February 23, 2016 report
Transplanting brown adipose tissue into rats found to reduce symptoms of polycystic ovary syndrome
(Medical Xpress)—A team of researchers from a variety of institutions in China has found via experimentation, that transplanting brown adipose tissue (BAT) into female rats with polycystic ovary syndrome (PCOS) led to a reduction in symptoms. In their paper published in Proceedings of the National Academy of Sciences, the team describes why they tried the approach, what they found, and their plans for testing the same sorts of treatment in humans.

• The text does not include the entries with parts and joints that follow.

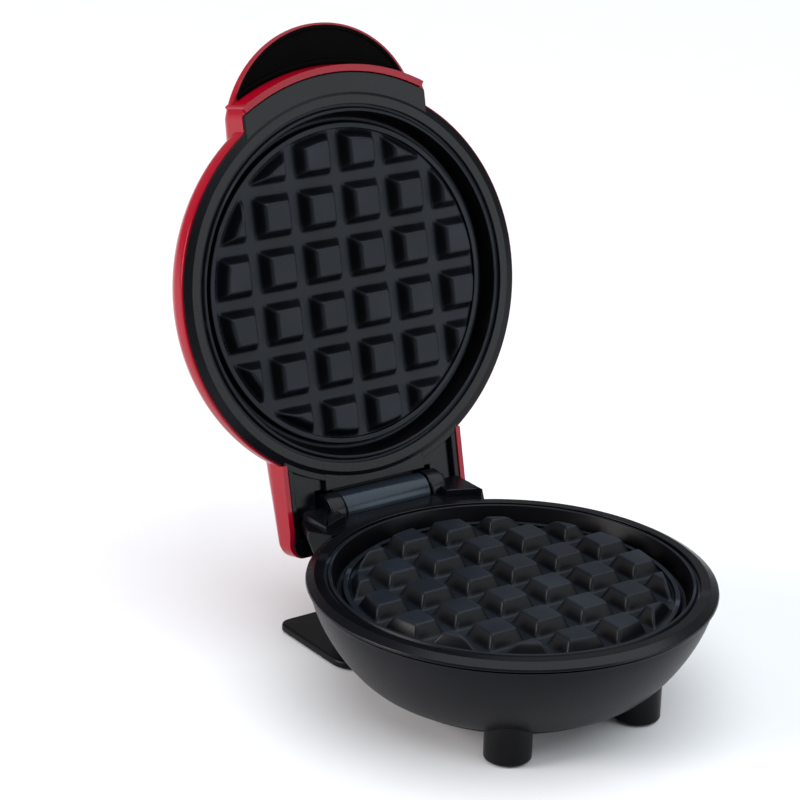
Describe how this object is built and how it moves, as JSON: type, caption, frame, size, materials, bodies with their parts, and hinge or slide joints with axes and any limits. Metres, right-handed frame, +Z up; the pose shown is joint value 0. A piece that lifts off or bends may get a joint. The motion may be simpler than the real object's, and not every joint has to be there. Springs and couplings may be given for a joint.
{
  "type": "mini waffle maker",
  "caption": "Small round electric waffle maker with a hinged domed lid standing open, gridded non-stick plates, a bowl-shaped base, front feet and a rear stand.",
  "frame": {"origin": "on the standing surface, under the middle of the whole object with its lid open", "axes": "+Z up, +X along the hinge towards the user's right, -Y towards the user and the handle of the closed lid"},
  "size_m": [0.128, 0.184, 0.1902],
  "materials": {
    "bowl_black": "satin black moulded plastic",
    "rim_black": "semi-gloss black moulded plastic",
    "nonstick_coating": "die-cast, dark grey non-stick coating",
    "cover_black": "matt black moulded plastic",
    "black_rubber": "matt",
    "red_gloss": "high-gloss deep red",
    "zinc_steel": "zinc plated",
    "shield_aluminium": "pressed sheet",
    "element_sheath": "heat-tinted sheath",
    "thermostat_ceramic": "unglazed",
    "fuse_sleeve": "woven glass sleeve",
    "block_white": "off-white ceramic",
    "lens_blue": "translucent",
    "lamp_glass": "clear bulb"
  },
  "bodies": {
    "base": {"base_bowl": "bowl_black", "base_rim": "rim_black", "lower_plate": "nonstick_coating", "bottom_cover": "cover_black", "front_foot_pad_left": "black_rubber", "front_foot_pad_right": "black_rubber", "rear_foot_pad_left": "black_rubber", "rear_foot_pad_right": "black_rubber", "hinge_pin": "zinc_steel", "cord_bushing": "black_rubber", "lower_heating_element": "element_sheath", "lower_heat_shield": "shield_aluminium", "lower_thermostat": "thermostat_ceramic", "thermal_fuse": "fuse_sleeve", "terminal_block": "block_white", "lower_plate_screw_rear": "zinc_steel", "lower_plate_screw_left": "zinc_steel", "lower_plate_screw_right": "zinc_steel", "base_screw_front_left": "zinc_steel", "base_screw_front_right": "zinc_steel", "base_screw_rear_left": "zinc_steel", "base_screw_rear_right": "zinc_steel"},
    "lid": {"lid_cover": "red_gloss", "handle_liner": "rim_black", "lid_housing": "rim_black", "upper_plate": "nonstick_coating", "upper_heating_element": "element_sheath", "upper_heat_shield": "shield_aluminium", "upper_thermostat": "thermostat_ceramic", "upper_plate_screw_rear": "zinc_steel", "upper_plate_screw_left": "zinc_steel", "upper_plate_screw_right": "zinc_steel", "lid_screw_front_left": "zinc_steel", "lid_screw_front_right": "zinc_steel", "lid_screw_rear_left": "zinc_steel", "lid_screw_rear_right": "zinc_steel", "indicator_lens": "lens_blue", "indicator_lamp": "lamp_glass"}
  },
  "joints": [
    {"name": "lid_hinge", "type": "hinge", "parent": "base", "child": "lid", "pos_m": [0, 0.04284, 0.041], "axis": [1, 0, 0], "range_deg": [0, 103]}
  ]
}
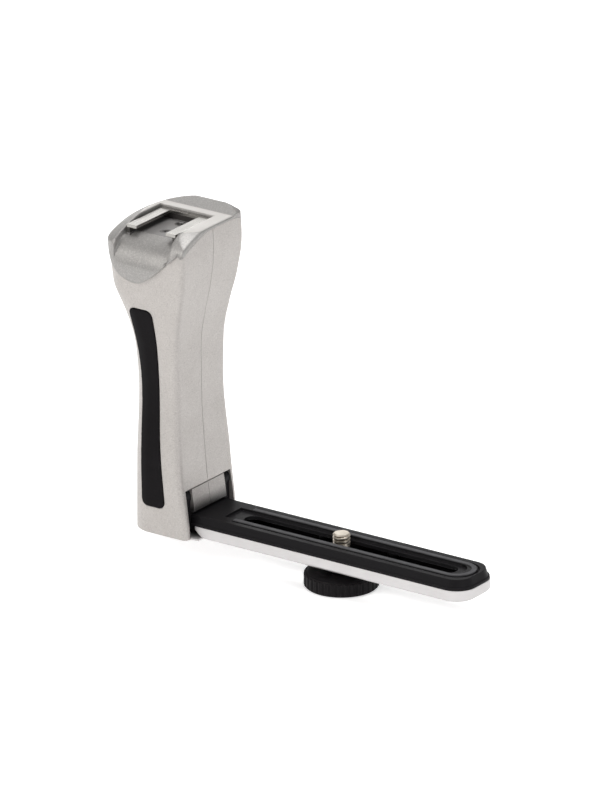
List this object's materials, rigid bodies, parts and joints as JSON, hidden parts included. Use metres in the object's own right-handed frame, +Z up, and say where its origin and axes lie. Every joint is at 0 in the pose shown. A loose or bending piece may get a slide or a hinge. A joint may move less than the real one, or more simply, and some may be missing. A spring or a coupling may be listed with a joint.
{
  "type": "camera flash bracket",
  "caption": "Folding L-shaped flash bracket: a waisted grip handle with an accessory shoe on top and a slotted arm with a sliding camera screw and knob.",
  "frame": {"origin": "where the camera screw's axis crosses the plane that the camera's base sits on, with the screw as it stands in the picture", "axes": "+X along the arm away from the handle, +Y away from the person who holds it towards the lens side, +Z up along the camera screw and the handle"},
  "size_m": [0.1525, 0.0396, 0.1268],
  "materials": {
    "painted_shell": "silver-painted moulding, satin",
    "painted_cap": "silver-painted moulding, satin",
    "painted_block": "silver-painted moulding, satin",
    "pale_metal": "pale silver, fine blasted",
    "soft_grip": "matt soft-touch",
    "bright_rail": "nickel plated sheet",
    "steel_fasteners": "zinc plated",
    "black_moulding": "fine-textured moulding",
    "black_knob": "ribbed moulding",
    "grey_rubber": "matt",
    "bright_screw": "turned, nickel plated"
  },
  "bodies": {
    "handle": {"handle_shell_rear": "painted_shell", "handle_shell_front": "painted_shell", "head_cap": "painted_cap", "hinge_block": "painted_block", "base_plate": "pale_metal", "grip_pad_rear": "soft_grip", "grip_pad_front": "soft_grip", "accessory_shoe": "bright_rail", "shoe_screws": "steel_fasteners", "shell_screws": "steel_fasteners", "base_screws": "steel_fasteners", "hinge_pin": "steel_fasteners", "hinge_washers": "steel_fasteners"},
    "arm": {"arm_body": "black_moulding", "arm_tray": "pale_metal", "slot_liner": "black_moulding", "seat_ridge": "grey_rubber", "arm_screws": "steel_fasteners"},
    "slider": {"slide_washer": "steel_fasteners"},
    "screw_lift": {"retaining_ring": "steel_fasteners", "thrust_washer": "black_moulding"},
    "screw": {"camera_screw": "bright_screw", "knob": "black_knob"}
  },
  "joints": [
    {"name": "arm_fold", "type": "hinge", "parent": "handle", "child": "arm", "pos_m": [-0.0615, 0, 0.0062], "axis": [0, -1, 0], "range_deg": [0, 90]},
    {"name": "screw_slide", "type": "slide", "parent": "arm", "child": "slider", "axis": [1, 0, 0], "range_m": [-0.038, 0.046]},
    {"name": "screw_lift", "type": "slide", "parent": "slider", "child": "screw_lift", "axis": [0, 0, 1], "range_m": [0, 0.0019]},
    {"name": "screw_spin", "type": "hinge", "parent": "screw_lift", "child": "screw", "pos_m": [0, 0, 0], "axis": [0, 0, 1], "continuous": true}
  ]
}
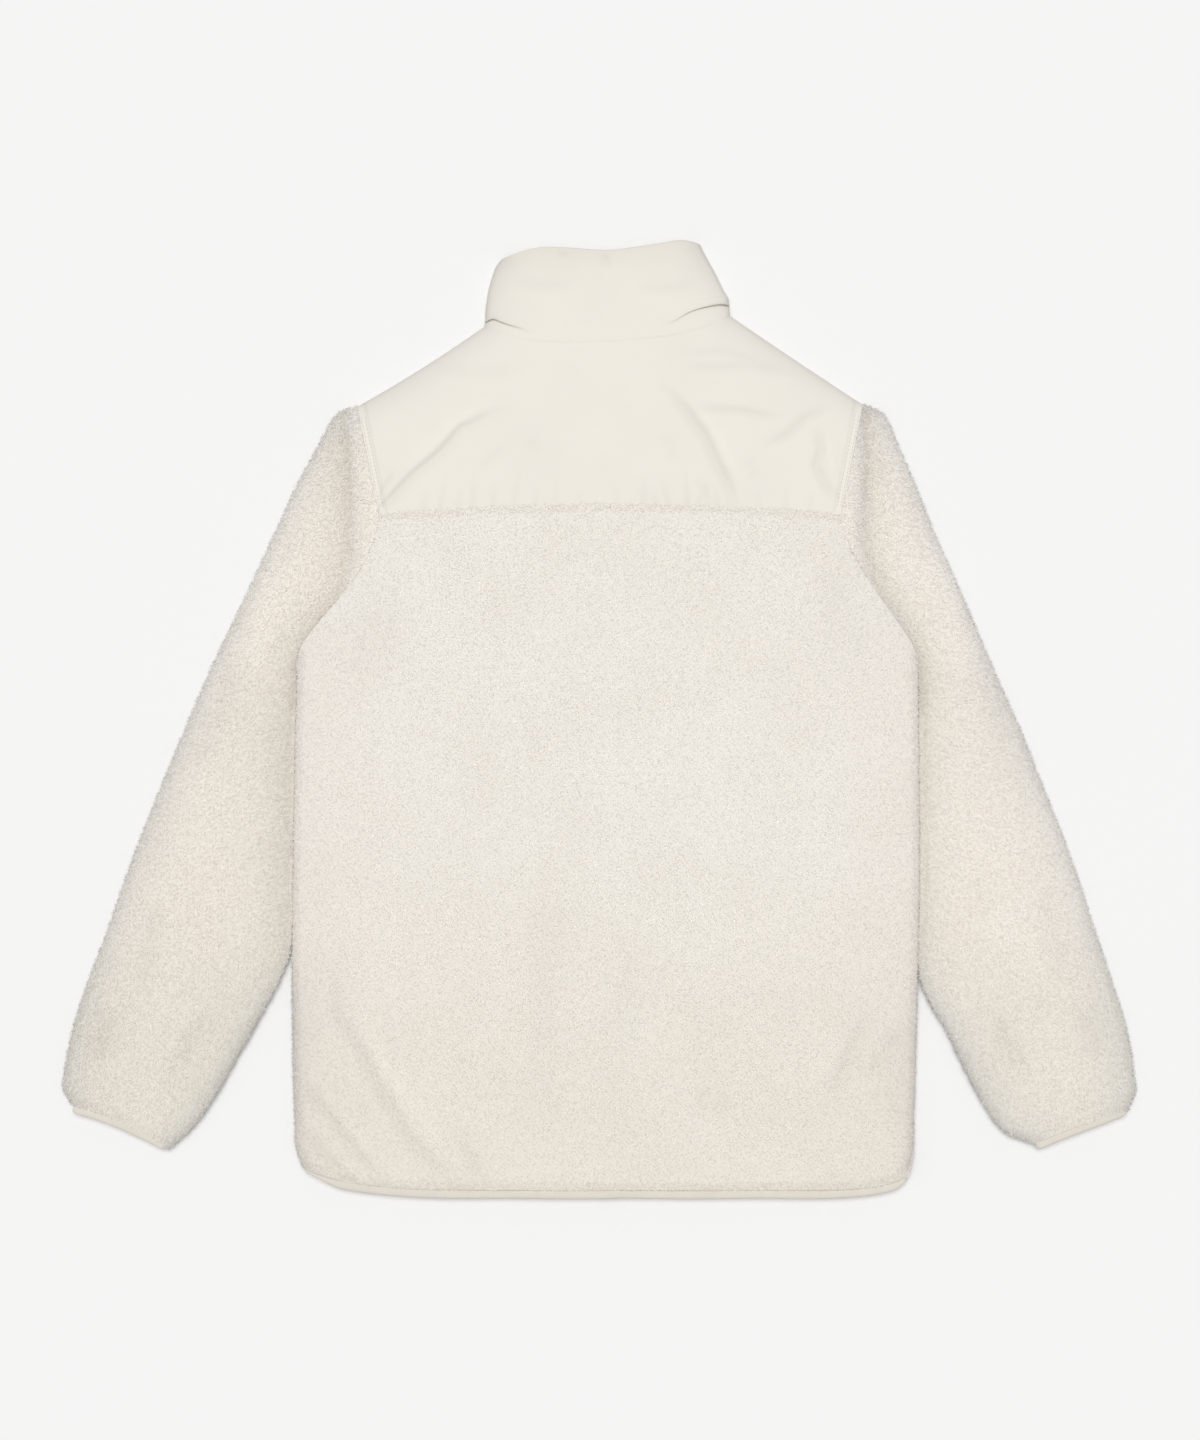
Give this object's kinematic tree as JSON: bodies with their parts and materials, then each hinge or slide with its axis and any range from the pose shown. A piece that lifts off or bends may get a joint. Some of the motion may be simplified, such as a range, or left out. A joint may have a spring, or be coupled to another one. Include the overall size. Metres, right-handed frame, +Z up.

PCOS is one of the leading causes of infertility in women, adversely impacting approximately 9 to 18 percent of all reproductive age women—scientists still do not know what causes it but do know that its hallmark is ovarian cysts, irregular ovulation, heighted levels of androgens and an increased risk of developing type II diabetes. There is currently no cure for the syndrome, nor even treatment, but because it shares features with metabolic syndrome, such as insulin resistance, the researchers wondered if BAT might be involved—known more commonly as brown fat, such tissue is responsible for generating heat and for keeping the body warm in general. They decided to find out what would happen if they transplanted BAT from a non-PCOS rat into a BAT area in a PCOS rat.
They found that doing so caused an immediate positive change—BAT activity in the PCOS rats picked up, which led to an increase in the secretion of adiponectin (an adipokine that plays a role in metabolism) and that in turn led to a reduction in symptoms. Inspired by the findings, the researchers also tried injecting adipokine directly into BAT areas in PCOS mice and found nearly the same results. This is the first time, the team notes, that increasing BAT activity in PCOS patients has been shown to alleviate symptoms. Interestingly, they also note that because of the role that BAT plays in metabolism, it is possible that similar transplants might help alleviate symptoms of other metabolic diseases or even offer a way to treat obesity.
The researchers note that while their findings are promising, it is still not clear if the same types of procedures would work on humans—they plan to conduct clinical trials as soon as possible to find out.
Polycystic ovary syndrome (PCOS), which is characterized by anovulation, hyperandrogenism, and polycystic ovaries, is a complex endocrinopathy. Because the cause of PCOS at the molecular level is largely unknown, there is no cure or specific treatment for PCOS. Here, we show that transplantation of brown adipose tissue (BAT) reversed anovulation, hyperandrogenism, and polycystic ovaries in a dehydroepiandrosterone (DHEA)-induced PCOS rat. BAT transplantation into a PCOS rat significantly stabilized menstrual irregularity and improved systemic insulin sensitivity up to a normal level, which was not shown in a sham-operated or muscle-transplanted PCOS rat. Moreover, BAT transplantation, not sham operation or muscle transplantation, surprisingly improved fertility in PCOS rats. Interestingly, BAT transplantation activated endogenous BAT and thereby increased the circulating level of adiponectin, which plays a prominent role in whole-body energy metabolism and ovarian physiology. Consistent with BAT transplantation, administration of adiponectin protein dramatically rescued DHEA-induced PCOS phenotypes. These results highlight that endogenous BAT activity is closely related to the development of PCOS phenotypes and that BAT activation might be a promising therapeutic option for the treatment of PCOS.